Paris Center Stories: Student Voices

EDITOR'S NOTE: This article originally appeared in the Reid Hall Annual Report 2018-19.

 

By
V.L. Hendrickson
May 18, 2020

A semester studying in France can give students a new perspective. But a semester — or even a summer — at Reid Hall can change their lives.

Take Margaret Vlietstra, who spent the Spring 2019 semester there. Vlietstra, currently a senior at Barnard College with a double major in French and Theater, said she thinks about her time in Paris every day. And her studies at Reid Hall gave her the confidence to return to France after graduation.

“I feel like I gained the fluency I was hoping to,” she said. “But I also feel like I planted roots there for a little bit. Going there, I wanted to test whether it would be possible for me to live abroad in the future. I became incredibly independent and affirmed that I really could do that.”

Vlietstra spent part of her time at Reid Hall translating a French play into English as her directed research project. That work “solidified” her plans to apply to graduate school for translation. She intends to apply for programs in Europe, but first hopes to return to France as part of the Teaching Assistant Program organized by the Cultural Services of the French Embassy in the U.S., she said.

Eva Rose Tesfaye also did a theater-related research project. The Columbia senior, who is an English major with a concentration in French and Francophone studies, wrote a play “retelling the myth of Narcissus.”

In Tesfaye’s version of the Greek myth, Narcissus is a dark-skinned black woman from the Caribbean, while Echo’s character is more of a male aggressor, she explained. She looked to traditions of the Caribbean region, as well as Voodoo mythology, to help reinterpret the classic story. She wrote the play, plus a 15-page explainer, entirely in French.

Over the course of her year at Reid Hall, Tesfaye was also able to see “Jaz,” by one of her favorite playwrights, Koffi Kwahulé, a native of Côte d'Ivoire. She and a classmate not only saw the performance, but were able meet him after the show.

That’s one of the many ways the courses at Reid Hall — including core classes like Music Humanities and Art Humanities, as well as others like Black Paris, a study of black artists in the city — use the city as an integral part of their syllabi. Paris becomes a classroom for students as they see shows, tour museums and attend concerts.

“And it wasn’t just Paris; it was all of France,” said Vlietstra, adding that her cinema class trip to the Cannes Film Festival was “something I’ll probably never get another chance to do.”

Students at the Cannes Film Festival

Jordan Allyn, a Barnard senior who is an American Studies major, also noted the trip to Cannes was a high point of her semester at Reid Hall. The class, which was limited to eight students, spent a week in the French Rivera town seeing premieres and attending movie parties, even getting to walk the red carpet.

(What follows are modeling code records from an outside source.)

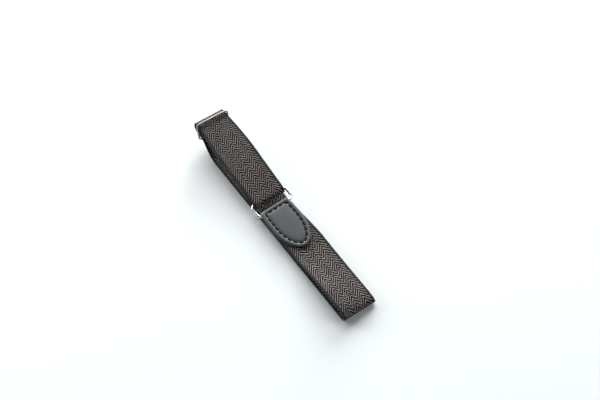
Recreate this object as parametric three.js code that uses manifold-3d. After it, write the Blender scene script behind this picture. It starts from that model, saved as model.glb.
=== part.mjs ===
// Elastic sleeve garter, lying flat as a squashed loop.
// Millimetres. X runs along the loop from the slider to the plain fold, Y across the webbing, Z up.
// The webbing starts sewn in the leather tab, makes the loop, passes through the slider,
// turns round the ring and ends sewn round the slider's centre bar.
import * as THREE from 'three';
import { mergeVertices } from 'three/addons/utils/BufferGeometryUtils.js';
import Module from 'manifold-3d';

// Webbing
const WEB_THICK = 1.4;
const WEB_BEVEL = 0.35;
const CLEARANCE = 0.3;
const LAYER_PITCH = WEB_THICK + CLEARANCE;
const FLOOR_LAYER = WEB_THICK / 2;

// Plain fold at the end of the loop, measured from the slider: the top layer runs down to a low nose
const LOOP_END = 138;
const FOLD_TOP = 5.6;
const FOLD_START = 122;
const NOSE = { x: LOOP_END - WEB_THICK / 2, z: 2.5 };
const FOLD_LANDS = 134.2;

// The upper layers lie a little twisted: their +Y side is high by the tab and low at the plain fold
const UPPER_ROLL = THREE.MathUtils.degToRad(4);
const FOLD_ROLL = THREE.MathUtils.degToRad(-10);

// Slider: a wire frame with a centre bar, leaning a little away from the ring
const WIRE_SIDES = 12;
const SLIDER_WIRE = 0.6;
const SLIDER_BAR_WIRE = 0.59;
const SLIDER_WIDTH = 21;
const SLIDER_BAR_STEP = 5.9;
const SLIDER_CORNER = 1.6;
const SLIDER_BAR = { x: -0.7, z: 11.05 };
const SLIDER_LEAN = THREE.MathUtils.degToRad(-4);

// Ring: a wire rectangle with round corners, from its far bar to the bar in the leather
const RING_WIRE = 0.75;
const RING_WIDTH = 23.4;
const RING_CORNER = 2.2;
const RING_SHIFT = -0.45;
const RING_FAR_BAR = { x: 54.9, z: 5.7 };
const RING_NEAR_BAR = { x: 63.3, z: 5.05 };

// Leather tab, folded round the ring's near bar with the webbing's end between its leaves
const LEATHER_THICK = 1.1;
const TAB_FOLD_INNER = 1.12;
const TAB_OUTER = TAB_FOLD_INNER + LEATHER_THICK;
const TAB_LENGTH = 31.2;
const TAB_EDGE_HALF = 8.4;
const TAB_HALF = 9.3;
const TAB_SHOULDER = 5;
const TAB_STRAIGHT = 14;
const TAB_CORNER = 0.8;
const TAB_SLOPE = THREE.MathUtils.degToRad(1.4);
const TAB_SHIFT = -1.35;
const TAB_SKEW = Math.tan(THREE.MathUtils.degToRad(-0.3));

// Webbing turned round the bars, from one angle to another in degrees
const TURN_RADIUS = 2;
const RING_TURN = { x: RING_FAR_BAR.x + 0.24, z: RING_FAR_BAR.z, radius: TURN_RADIUS, from: 81, to: -106 };
const SLIDER_TURN = { ...SLIDER_BAR, radius: TURN_RADIUS, from: 95, to: 290 };

const toRadians = THREE.MathUtils.degToRad;
const at = (x, z) => new THREE.Vector2(x, z);

/** Points on a circular turn. */
function turn({ x, z, radius, from, to }) {
  const steps = 16;
  const points = [];
  for (let i = 0; i <= steps; i += 1) {
    const angle = toRadians(from + ((to - from) * i) / steps);
    points.push(at(x + radius * Math.cos(angle), z + radius * Math.sin(angle)));
  }
  return points;
}

/** Curve that leaves its start towards one point and arrives at its end from another. */
function curveOf({ start, leave, arrive, end }) {
  return new THREE.CubicBezierCurve(start, leave, arrive, end);
}

/** Points on such a curve. */
function bend(shape) {
  return curveOf(shape).getPoints(10);
}

/** Points a fixed distance under a curve, or on it at distance 0, between two of its parameters. */
function layerPoints(curve, distance, from, to) {
  const steps = 8;
  const points = [];
  for (let i = 0; i <= steps; i += 1) {
    const t = from + ((to - from) * i) / steps;
    const tangent = curve.getTangent(t);
    const normal = at(-tangent.y, tangent.x);
    points.push(curve.getPoint(t).addScaledVector(normal, -distance));
  }
  return points;
}

/** Closed surface through rings of points; an open run of rings gets a flat cap at each end. */
function skin(rings, closed) {
  const size = rings[0].length;
  const positions = rings.flat().flatMap((point) => [point.x, point.y, point.z]);
  const index = [];
  const last = closed ? rings.length : rings.length - 1;
  for (let i = 0; i < last; i += 1) {
    const a = i * size;
    const b = ((i + 1) % rings.length) * size;
    for (let k = 0; k < size; k += 1) {
      const next = (k + 1) % size;
      index.push(a + k, a + next, b + next, a + k, b + next, b + k);
    }
  }
  if (!closed) {
    const end = (rings.length - 1) * size;
    for (let k = 1; k < size - 1; k += 1) {
      index.push(0, k + 1, k, end, end + k, end + k + 1);
    }
  }
  const geometry = new THREE.BufferGeometry();
  geometry.setAttribute('position', new THREE.Float32BufferAttribute(positions, 3));
  geometry.setIndex(index);
  geometry.computeVertexNormals();
  return geometry;
}

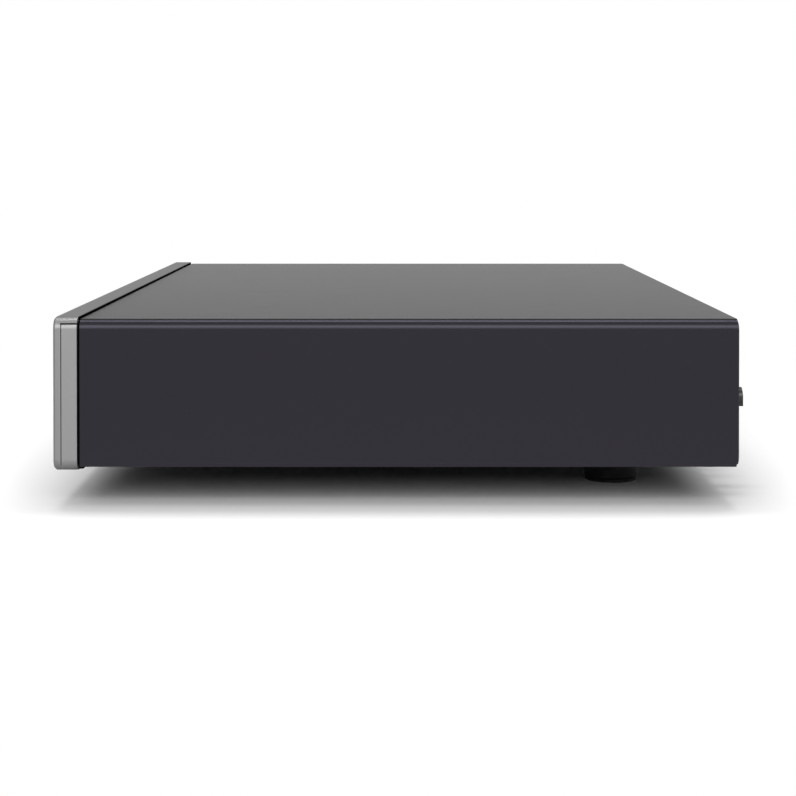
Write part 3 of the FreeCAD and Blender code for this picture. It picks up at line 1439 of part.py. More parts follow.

Allyn said she was also at the Musée d’Orsay on a regular basis, working to memorize 100 paintings for an art history class at Sorbonne Université. Rigorous academics were at the center of Allyn’s experience, whether it was in-class translations or learning the very specific structure of French research papers.

The same was true for Alan Burnett Valverde, a Columbia College senior and an English major. His directed research project concentrated on structuralism in French popular culture. Although he wrote his project in English, he defended it in French.

“I found that one of the most valuable parts of the experience. It gave me a taste of what it will be like to defend a dissertation,” said Burnett Valverde, who is currently applying for Ph.D. programs in English, plus a few in Comparative Literature.

In addition, he finds the translation skills he honed at Reid Hall invaluable. Part of his study focusses on French philosophers and theorists, who are often quoted in the texts he’s exploring.

“Often if I’m reading in Spanish or English, there’s no translation for the French,” he said. “But I don’t need it.”

Students from the Art and Music Humanities Summer in Paris Program (UGE l Paris, 2019) touring the Stedelijk Museum in Amsterdam

While based in Paris, students also got an opportunity to travel, visiting nearby countries like Germany, Portugal and the U.K. Many of them had international friends that made them welcome in their homes, letting them see the countries more like locals.

“That was hugely formative. I wasn’t just a tourist, but I got to live with families and experience the cities more like they do,” Allyn explained.

She came away with lifelong friendships, she added, with both Reid Hall students and others she met through the Sorbonne and other study programs. For her, Reid Hall was a perfect home base from which to explore Paris, France and all of Europe.

“I appreciated the juxtaposition of Reid Hall, which was comfortable and safe, with this new city and all it had to offer,” she said.